> **Requirements**
Copy every line in which the string "origin" occurs.

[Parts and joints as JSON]
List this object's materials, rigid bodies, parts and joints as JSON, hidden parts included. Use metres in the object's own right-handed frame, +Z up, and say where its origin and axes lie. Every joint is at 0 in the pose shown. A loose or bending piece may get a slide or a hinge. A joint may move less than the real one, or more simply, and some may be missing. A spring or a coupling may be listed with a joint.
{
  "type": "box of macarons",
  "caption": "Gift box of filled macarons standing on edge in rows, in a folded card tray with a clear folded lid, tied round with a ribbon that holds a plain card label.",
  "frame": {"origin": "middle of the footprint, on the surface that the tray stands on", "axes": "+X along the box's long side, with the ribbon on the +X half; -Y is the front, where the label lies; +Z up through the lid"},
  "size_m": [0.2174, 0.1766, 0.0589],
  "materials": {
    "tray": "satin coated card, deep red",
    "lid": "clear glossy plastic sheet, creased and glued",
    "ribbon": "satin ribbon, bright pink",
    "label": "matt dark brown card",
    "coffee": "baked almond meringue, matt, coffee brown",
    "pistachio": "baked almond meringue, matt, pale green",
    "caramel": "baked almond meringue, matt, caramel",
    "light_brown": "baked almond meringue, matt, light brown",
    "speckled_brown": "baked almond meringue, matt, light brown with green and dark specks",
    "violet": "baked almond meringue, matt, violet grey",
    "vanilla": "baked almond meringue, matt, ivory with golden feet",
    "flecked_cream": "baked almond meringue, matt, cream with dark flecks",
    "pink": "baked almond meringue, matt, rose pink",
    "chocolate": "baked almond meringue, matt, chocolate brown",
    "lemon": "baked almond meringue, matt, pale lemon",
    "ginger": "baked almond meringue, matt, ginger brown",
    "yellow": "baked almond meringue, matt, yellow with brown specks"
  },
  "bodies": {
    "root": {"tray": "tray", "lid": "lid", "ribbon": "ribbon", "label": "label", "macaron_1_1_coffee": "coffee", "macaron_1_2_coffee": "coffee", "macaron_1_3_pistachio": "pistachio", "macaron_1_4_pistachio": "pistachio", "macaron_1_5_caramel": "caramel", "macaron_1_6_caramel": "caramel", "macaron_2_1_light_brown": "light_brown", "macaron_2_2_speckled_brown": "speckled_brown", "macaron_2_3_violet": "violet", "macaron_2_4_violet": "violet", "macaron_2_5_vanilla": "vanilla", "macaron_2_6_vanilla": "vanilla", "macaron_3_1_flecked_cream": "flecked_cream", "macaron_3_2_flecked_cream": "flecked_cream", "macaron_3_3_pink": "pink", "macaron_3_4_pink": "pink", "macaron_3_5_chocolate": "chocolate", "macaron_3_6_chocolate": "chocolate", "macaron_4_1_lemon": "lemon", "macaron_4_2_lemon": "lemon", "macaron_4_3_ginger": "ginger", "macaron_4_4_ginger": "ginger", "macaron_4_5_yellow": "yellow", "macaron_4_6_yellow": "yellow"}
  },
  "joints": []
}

--

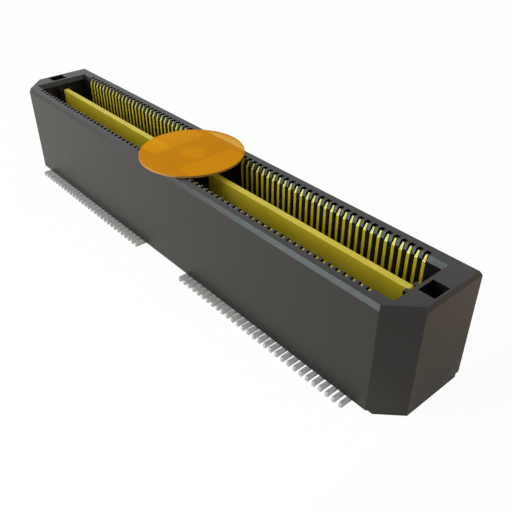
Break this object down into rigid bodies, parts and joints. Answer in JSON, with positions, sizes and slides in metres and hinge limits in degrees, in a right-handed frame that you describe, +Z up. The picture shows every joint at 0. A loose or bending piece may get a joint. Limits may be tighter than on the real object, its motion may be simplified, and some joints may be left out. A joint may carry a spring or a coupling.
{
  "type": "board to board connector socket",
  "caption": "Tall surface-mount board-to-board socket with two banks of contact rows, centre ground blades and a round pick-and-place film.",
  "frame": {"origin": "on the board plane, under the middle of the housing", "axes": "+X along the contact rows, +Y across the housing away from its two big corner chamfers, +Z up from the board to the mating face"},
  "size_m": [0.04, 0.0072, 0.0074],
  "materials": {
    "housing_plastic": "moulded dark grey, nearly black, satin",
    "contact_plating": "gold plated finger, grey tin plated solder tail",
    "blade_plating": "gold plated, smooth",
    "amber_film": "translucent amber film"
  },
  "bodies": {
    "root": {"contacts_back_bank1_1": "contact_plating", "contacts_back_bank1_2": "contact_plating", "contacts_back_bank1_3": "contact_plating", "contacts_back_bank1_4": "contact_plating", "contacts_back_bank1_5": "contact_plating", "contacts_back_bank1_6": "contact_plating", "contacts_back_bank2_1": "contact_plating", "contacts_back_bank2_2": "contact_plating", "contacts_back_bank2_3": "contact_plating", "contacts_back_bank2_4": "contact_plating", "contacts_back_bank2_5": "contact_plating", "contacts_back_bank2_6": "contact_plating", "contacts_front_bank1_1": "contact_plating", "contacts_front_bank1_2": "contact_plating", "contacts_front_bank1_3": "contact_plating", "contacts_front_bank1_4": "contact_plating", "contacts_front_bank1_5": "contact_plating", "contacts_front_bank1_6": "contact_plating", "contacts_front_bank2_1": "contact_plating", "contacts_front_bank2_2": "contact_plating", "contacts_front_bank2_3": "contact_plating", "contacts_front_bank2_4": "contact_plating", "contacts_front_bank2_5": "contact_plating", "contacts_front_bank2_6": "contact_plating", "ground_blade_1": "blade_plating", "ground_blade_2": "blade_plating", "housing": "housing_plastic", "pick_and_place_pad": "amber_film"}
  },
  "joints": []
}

---

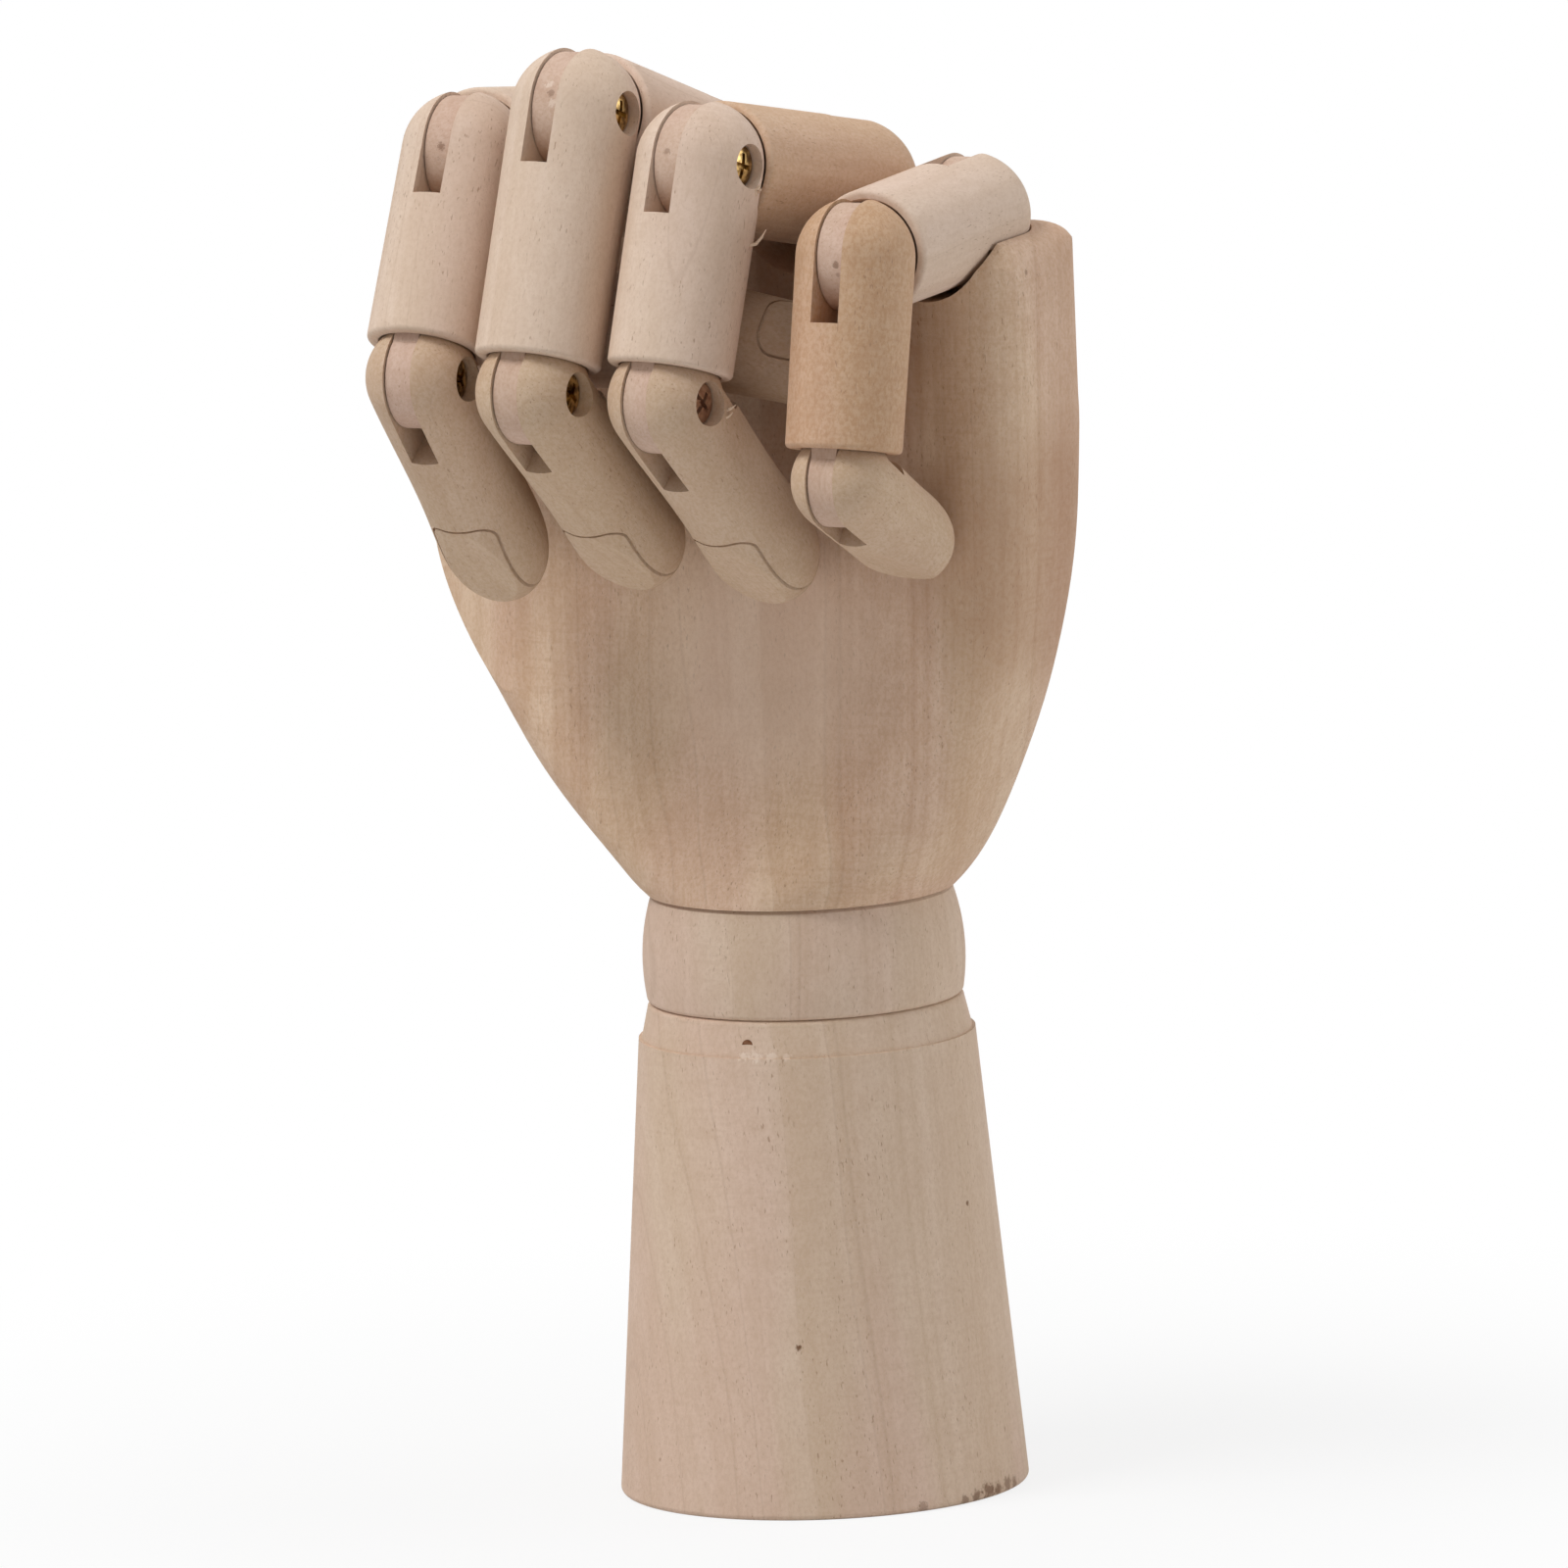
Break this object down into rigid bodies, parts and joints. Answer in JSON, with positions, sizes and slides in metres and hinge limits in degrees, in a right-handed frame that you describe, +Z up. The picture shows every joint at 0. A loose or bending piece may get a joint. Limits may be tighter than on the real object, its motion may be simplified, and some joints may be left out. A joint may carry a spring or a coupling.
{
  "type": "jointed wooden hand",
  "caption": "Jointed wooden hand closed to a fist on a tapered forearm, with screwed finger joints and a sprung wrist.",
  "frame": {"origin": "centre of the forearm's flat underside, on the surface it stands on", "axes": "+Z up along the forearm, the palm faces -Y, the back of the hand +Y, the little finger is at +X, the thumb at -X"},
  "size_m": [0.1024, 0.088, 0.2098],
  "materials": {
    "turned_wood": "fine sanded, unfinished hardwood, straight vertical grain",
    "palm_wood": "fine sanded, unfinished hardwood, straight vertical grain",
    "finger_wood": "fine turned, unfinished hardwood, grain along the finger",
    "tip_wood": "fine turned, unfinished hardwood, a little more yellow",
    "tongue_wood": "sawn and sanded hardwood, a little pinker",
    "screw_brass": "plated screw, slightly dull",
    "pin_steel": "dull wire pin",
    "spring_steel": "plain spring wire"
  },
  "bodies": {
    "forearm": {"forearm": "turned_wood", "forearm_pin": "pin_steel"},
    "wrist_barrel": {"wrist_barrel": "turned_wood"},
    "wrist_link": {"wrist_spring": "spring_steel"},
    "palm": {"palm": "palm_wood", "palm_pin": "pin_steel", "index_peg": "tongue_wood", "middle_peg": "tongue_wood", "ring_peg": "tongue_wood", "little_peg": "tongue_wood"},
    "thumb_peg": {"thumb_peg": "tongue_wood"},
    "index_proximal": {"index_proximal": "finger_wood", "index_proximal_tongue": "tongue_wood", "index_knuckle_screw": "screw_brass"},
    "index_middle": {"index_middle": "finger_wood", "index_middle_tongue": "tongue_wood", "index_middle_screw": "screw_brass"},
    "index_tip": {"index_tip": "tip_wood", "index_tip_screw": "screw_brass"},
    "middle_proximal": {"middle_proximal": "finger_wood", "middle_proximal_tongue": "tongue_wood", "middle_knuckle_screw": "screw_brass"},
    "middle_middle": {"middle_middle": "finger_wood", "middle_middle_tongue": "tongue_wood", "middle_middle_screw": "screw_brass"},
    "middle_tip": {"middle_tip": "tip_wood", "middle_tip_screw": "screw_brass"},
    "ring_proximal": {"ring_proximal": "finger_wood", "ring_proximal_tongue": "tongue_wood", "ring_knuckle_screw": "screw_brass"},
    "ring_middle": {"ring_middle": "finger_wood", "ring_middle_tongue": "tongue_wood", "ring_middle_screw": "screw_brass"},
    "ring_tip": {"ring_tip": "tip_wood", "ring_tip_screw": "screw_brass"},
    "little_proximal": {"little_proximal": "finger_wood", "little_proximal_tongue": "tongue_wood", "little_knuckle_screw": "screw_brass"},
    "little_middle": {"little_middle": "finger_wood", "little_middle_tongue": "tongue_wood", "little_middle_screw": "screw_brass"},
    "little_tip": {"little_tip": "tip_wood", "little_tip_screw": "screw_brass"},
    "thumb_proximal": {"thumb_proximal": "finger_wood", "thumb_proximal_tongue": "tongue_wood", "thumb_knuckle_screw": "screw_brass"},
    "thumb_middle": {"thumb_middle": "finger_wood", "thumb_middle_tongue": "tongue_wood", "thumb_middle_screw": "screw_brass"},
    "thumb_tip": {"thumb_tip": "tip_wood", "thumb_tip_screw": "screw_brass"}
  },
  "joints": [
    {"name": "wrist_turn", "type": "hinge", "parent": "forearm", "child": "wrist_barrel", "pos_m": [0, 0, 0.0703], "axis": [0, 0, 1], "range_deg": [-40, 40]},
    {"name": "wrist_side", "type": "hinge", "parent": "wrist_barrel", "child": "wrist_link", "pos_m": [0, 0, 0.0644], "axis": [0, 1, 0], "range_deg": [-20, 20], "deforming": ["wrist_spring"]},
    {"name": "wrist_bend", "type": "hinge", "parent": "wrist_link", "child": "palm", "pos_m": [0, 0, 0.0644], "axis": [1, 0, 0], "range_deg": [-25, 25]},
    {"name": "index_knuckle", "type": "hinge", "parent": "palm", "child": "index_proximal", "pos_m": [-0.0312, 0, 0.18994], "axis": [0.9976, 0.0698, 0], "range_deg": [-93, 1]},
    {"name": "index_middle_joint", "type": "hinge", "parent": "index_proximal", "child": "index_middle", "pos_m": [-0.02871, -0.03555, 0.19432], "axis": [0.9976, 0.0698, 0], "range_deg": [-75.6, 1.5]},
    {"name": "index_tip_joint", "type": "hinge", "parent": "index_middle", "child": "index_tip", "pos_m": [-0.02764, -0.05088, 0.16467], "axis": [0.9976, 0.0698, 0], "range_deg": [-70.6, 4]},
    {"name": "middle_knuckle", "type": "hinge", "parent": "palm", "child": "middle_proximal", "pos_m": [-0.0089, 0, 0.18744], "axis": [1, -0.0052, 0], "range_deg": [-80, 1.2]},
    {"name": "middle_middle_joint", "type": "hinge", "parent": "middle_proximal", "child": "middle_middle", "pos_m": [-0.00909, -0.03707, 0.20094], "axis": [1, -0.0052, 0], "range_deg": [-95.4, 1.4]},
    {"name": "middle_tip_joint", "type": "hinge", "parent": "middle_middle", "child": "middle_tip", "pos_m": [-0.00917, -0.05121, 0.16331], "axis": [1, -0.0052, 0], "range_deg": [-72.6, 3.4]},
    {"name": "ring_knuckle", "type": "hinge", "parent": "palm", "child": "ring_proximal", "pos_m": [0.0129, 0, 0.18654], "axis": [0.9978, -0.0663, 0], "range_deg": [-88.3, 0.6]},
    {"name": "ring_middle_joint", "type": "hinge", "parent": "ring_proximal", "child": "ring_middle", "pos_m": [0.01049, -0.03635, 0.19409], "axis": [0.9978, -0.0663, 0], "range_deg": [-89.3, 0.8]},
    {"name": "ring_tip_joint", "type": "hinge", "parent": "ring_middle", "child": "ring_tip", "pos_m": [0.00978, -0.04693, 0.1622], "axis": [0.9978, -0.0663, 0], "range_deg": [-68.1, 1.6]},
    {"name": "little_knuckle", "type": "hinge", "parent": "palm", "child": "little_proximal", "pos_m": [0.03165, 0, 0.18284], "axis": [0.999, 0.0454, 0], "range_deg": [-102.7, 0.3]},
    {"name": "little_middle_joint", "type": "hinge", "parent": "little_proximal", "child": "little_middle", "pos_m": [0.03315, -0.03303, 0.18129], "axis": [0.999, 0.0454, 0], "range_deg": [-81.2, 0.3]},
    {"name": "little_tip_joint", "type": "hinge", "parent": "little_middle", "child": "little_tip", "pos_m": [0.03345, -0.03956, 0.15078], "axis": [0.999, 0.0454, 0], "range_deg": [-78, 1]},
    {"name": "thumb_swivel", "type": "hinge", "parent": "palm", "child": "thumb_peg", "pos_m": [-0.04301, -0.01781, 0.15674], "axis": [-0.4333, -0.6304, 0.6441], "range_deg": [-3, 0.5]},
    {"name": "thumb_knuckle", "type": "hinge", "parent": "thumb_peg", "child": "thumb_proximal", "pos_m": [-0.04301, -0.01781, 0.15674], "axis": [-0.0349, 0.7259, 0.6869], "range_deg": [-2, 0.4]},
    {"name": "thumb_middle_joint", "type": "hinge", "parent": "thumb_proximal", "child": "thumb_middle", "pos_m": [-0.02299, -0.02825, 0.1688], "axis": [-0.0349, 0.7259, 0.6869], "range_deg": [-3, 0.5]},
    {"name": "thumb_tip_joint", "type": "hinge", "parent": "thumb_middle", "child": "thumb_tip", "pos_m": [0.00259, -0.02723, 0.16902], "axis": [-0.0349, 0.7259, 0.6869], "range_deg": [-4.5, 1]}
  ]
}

> **Exercise answer**
List this object's materials, rigid bodies, parts and joints as JSON, hidden parts included. Use metres in the object's own right-handed frame, +Z up, and say where its origin and axes lie. Every joint is at 0 in the pose shown. A loose or bending piece may get a slide or a hinge. A joint may move less than the real one, or more simply, and some may be missing. A spring or a coupling may be listed with a joint.
  "frame": {"origin": "middle of the footprint, on the surface that the tray stands on", "axes": "+X along the box's long side, with the ribbon on the +X half; -Y is the front, where the label lies; +Z up through the lid"},
  "frame": {"origin": "on the board plane, under the middle of the housing", "axes": "+X along the contact rows, +Y across the housing away from its two big corner chamfers, +Z up from the board to the mating face"},
  "frame": {"origin": "centre of the forearm's flat underside, on the surface it stands on", "axes": "+Z up along the forearm, the palm faces -Y, the back of the hand +Y, the little finger is at +X, the thumb at -X"},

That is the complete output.